My Baby Girl is Growing Up, Despite My Best Efforts

My Baby Girl is Growing Up, Despite My Best Efforts

Erik Deckers
Laughing Stalk syndicate
Copyright 2009

Earlier this week, my wife sent me the text message from Hell, the text message every father dreads getting. The words no father of a daughter wants to hear or read.

"Your daughter has a boyfriend"

My reply was calm, well-reasoned, and rational.

"NOOOOOOOOOOOOOOOO. . .!"

Every father with a daughter reading these words is silently nodding and thinking, "there's nothing irrational about this." Every father who only has sons is snickering, thinking I'm overreacting.

To that, I have two responses: 1) Try to remember what it was like when you were a teenager, and you'll understand my concern, and 2) if your kid ever pokes his nose around here, I'll return it to him in a box.

I immediately called my wife.

"I blame you for this, you know," I said.

"How'd you leap to that conclusion?" she asked.

"I've been very clear on several things she is not allowed to do. Talking to boys or being in the same ZIP code as boys are a couple of them. Now you're just violating those rules willy-nilly, letting her be in public, or go to school."

My wife said some things that were meant to be reassuring, but since none of them included the phrase "heavily armed response," I wasn't really listening.

But my wife told our daughter that if she wanted to continue to see The Boy, she had to tell me herself. (I call him The Boy because I don't plan on learning his name. I don't anticipate him being around long enough for me to care.)

"I have to tell you something," my daughter said when I got home that evening.

"What's that?"

"Other people might call it 'going out,' but I call it 'hanging out.'"

"Call what hanging out? And what am I going to call it?"

"Well. . ." The pause was killing me. "Well, I've been 'hanging out' with a boy." She even said "hanging out" like there were actual quote marks around it.

I started pacing around the kitchen. Outwardly, I was very calm and rational. Inside, I was still continuing my text back to my wife.

". . . OOOOOOOOOOOOOO!"

I've been trying to mentally prepare myself for this for the last 12 years. Even when my daughter was one year old, we had family friends trying to set her up with their own one year old.

"Look, they're playing together. That's so cute. Wouldn't it be great if they got married?"

"No, they're clearly just playing in the same vicinity, not 'together.'" I was very protective of her even then. "She's not getting married to anyone, especially someone who still wears feety pajamas and sleeps with a night light."

My attitude has not changed, but apparently all the rules have. And yet nobody told me about this. Nobody warned me that I need to beware of young men taking an unhealthy (for them) interest in my baby girl. Nobody told me my daughter was going to be interested in boys when she hit her teen years.

Or maybe they were, and I just wasn't listening. I'm bad about that.

I'm sure there are those of you who think I should have been prepared for this for the last 12 years, that I should have known this would come one day.

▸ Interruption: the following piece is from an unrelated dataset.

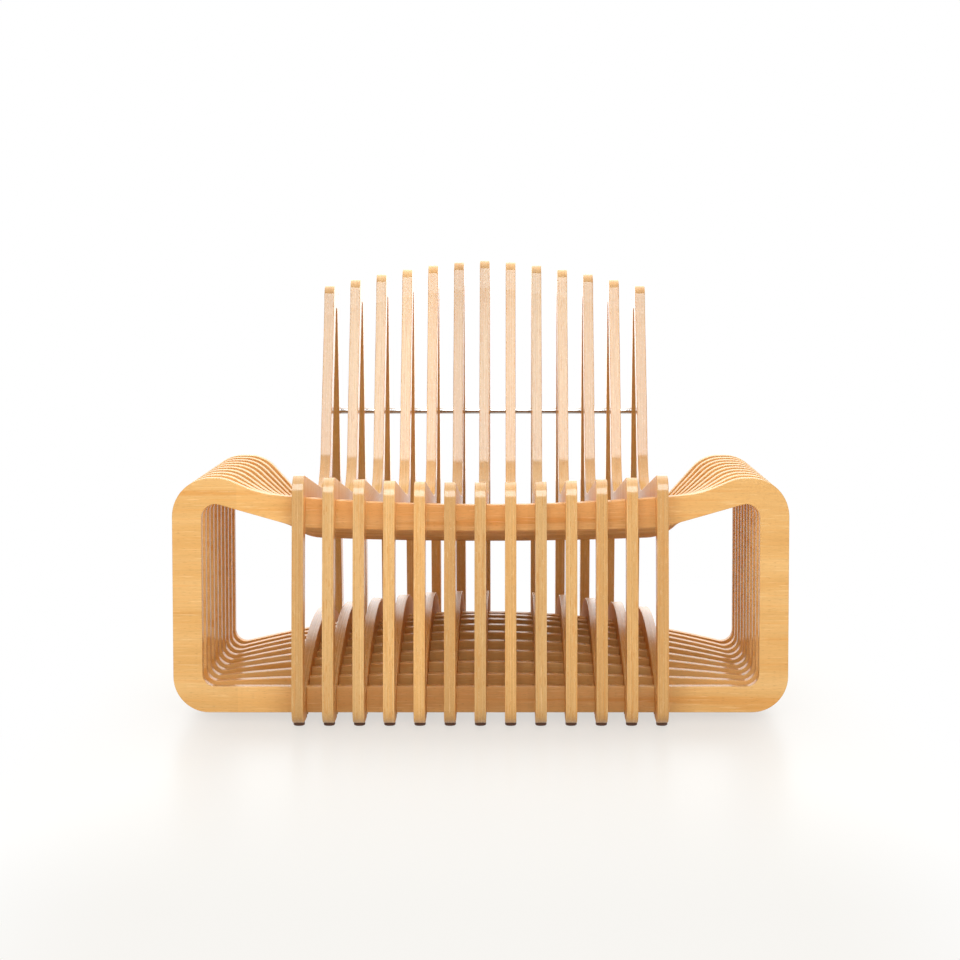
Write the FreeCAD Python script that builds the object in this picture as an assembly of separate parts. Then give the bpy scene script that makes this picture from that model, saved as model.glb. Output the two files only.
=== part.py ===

I have been. I read "8 Simple Rules for Dating My Teenage Daughter" several times. I even created my One Simple Rule for Dating My Teenage Daughter.

It's "NO!"

But apparently, this rule was ignored — it's simple, it's clear and to the point, I don't see the problem with it — because now my little baby is "hanging out" with The Boy.

Now, we've been very clear on what our daughter is allowed to do. No being alone, no kissing, and no actual dating until she's 16. And I've already begun devising a plan to frame her for some heinous family crime that will allow me to ground her for 14 years, so I think I'm set there. But beyond that, I haven't done much mental preparing, which is why this took me by surprise.

Why is it that fathers are so overprotective of their daughters, yet don't worry the same way about their sons? Why do we look at these young men as threats to our own sanity and family cohesiveness?

Is it because it means we're getting older? That our daughters are old enough to look to another male, and not us, as their hero? Or that in a few short years, they're going to be leaving the house and starting their own families?

I'm not that worried about it though. My wife owns a Remington 11-87 shotgun, and I'm not afraid to let her use it.